Am I insecure or is it my boyfriend?

Anonymous
Hi guys, I recently had a breakup, been crying every day. Is this all from my insecurity or was it my boyfriend's fault?

I was really confident before my relationship but got into dating this guy. He was really amazing in the beginning, but started to taper off more during the pandemic. I'm still pretty shy so I was taking things slow, but I'd send him funny pics or videos etc., and he'd just be like "oh, nice!" & go on to change the subject to his projects. I tried to ignore.

He went on trips all the time with his friends, and I wouldn't see him for days at a time. I never got invited and he never said he missed me or seemed excited when he returned. He barely contacted me during these & I felt very alone.

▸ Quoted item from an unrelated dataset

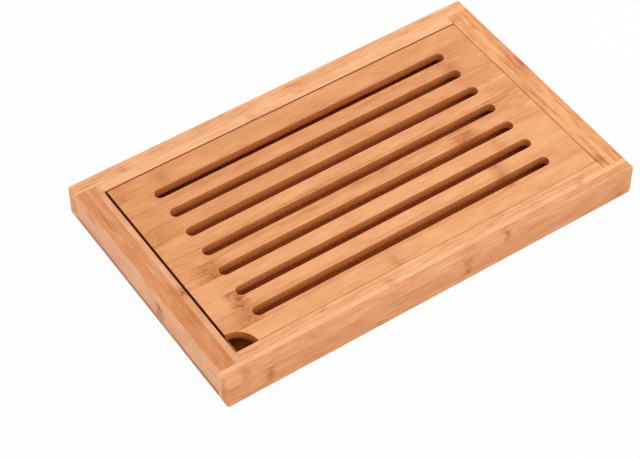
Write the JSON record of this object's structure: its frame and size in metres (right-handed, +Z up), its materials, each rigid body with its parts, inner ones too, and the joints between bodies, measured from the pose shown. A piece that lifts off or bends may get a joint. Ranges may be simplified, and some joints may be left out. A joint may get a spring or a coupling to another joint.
{
  "type": "bread board with crumb catcher",
  "caption": "Bamboo bread board: a flush slotted cutting grid with a finger cut-out lifts out of a framed tray that catches the crumbs",
  "frame": {"origin": "middle of the board's length and width, on the surface that it stands on", "axes": "+X along the board's length to the right end, +Y from the front to the back, +Z up out of the cutting surface"},
  "size_m": [0.4, 0.245, 0.031],
  "materials": {
    "bamboo_long_rail": "oiled, satin",
    "bamboo_side_rail": "oiled, satin",
    "bamboo_panel": "oiled, satin",
    "bamboo_ledge": "oiled, satin",
    "bamboo_grid": "oiled, satin"
  },
  "bodies": {
    "tray": {"front_rail": "bamboo_long_rail", "back_rail": "bamboo_long_rail", "left_rail": "bamboo_side_rail", "right_rail": "bamboo_side_rail", "bottom_panel": "bamboo_panel", "front_ledge": "bamboo_ledge", "back_ledge": "bamboo_ledge", "left_ledge": "bamboo_ledge", "right_ledge": "bamboo_ledge"},
    "grid": {"slotted_grid": "bamboo_grid"}
  },
  "joints": [
    {"name": "grid_lift", "type": "slide", "parent": "tray", "child": "grid", "axis": [0, 0, 1], "range_m": [0, 0.06]}
  ]
}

Everything he sent me was just based on his projects, and was be busy a lot working on them so I tried to leave him alone. He'd be MIA for hours at a time, but he always sent me a kiss face and "Goodnight!" or "how was your day?" every night, so I knew he liked me.

As for me, he wouldn't initiate much affection, physical contact, or emotions when we were together. He would just play guitar or work on his projects on his computer while I sat there. I tried to be happy & participate but it wasn't much beside that. Sometimes I tried to reach out and touch his hair or hand but he didn't really react.

He never complimented me. I know it sounds silly but it made me have low confidence and be very insecure around him. I started to be very nervous around him and didn't know what to do. He gave me one kiss per night and that's it.

I always invited him to the lake, events, fun stuff, but he could never come bc he was busy. I invited him so many times that I just stopped doing it.

I eventually got so insecure that he broke up with me. I don't know why this happened and I don't know what to do.
Am I insecure or is it my boyfriend?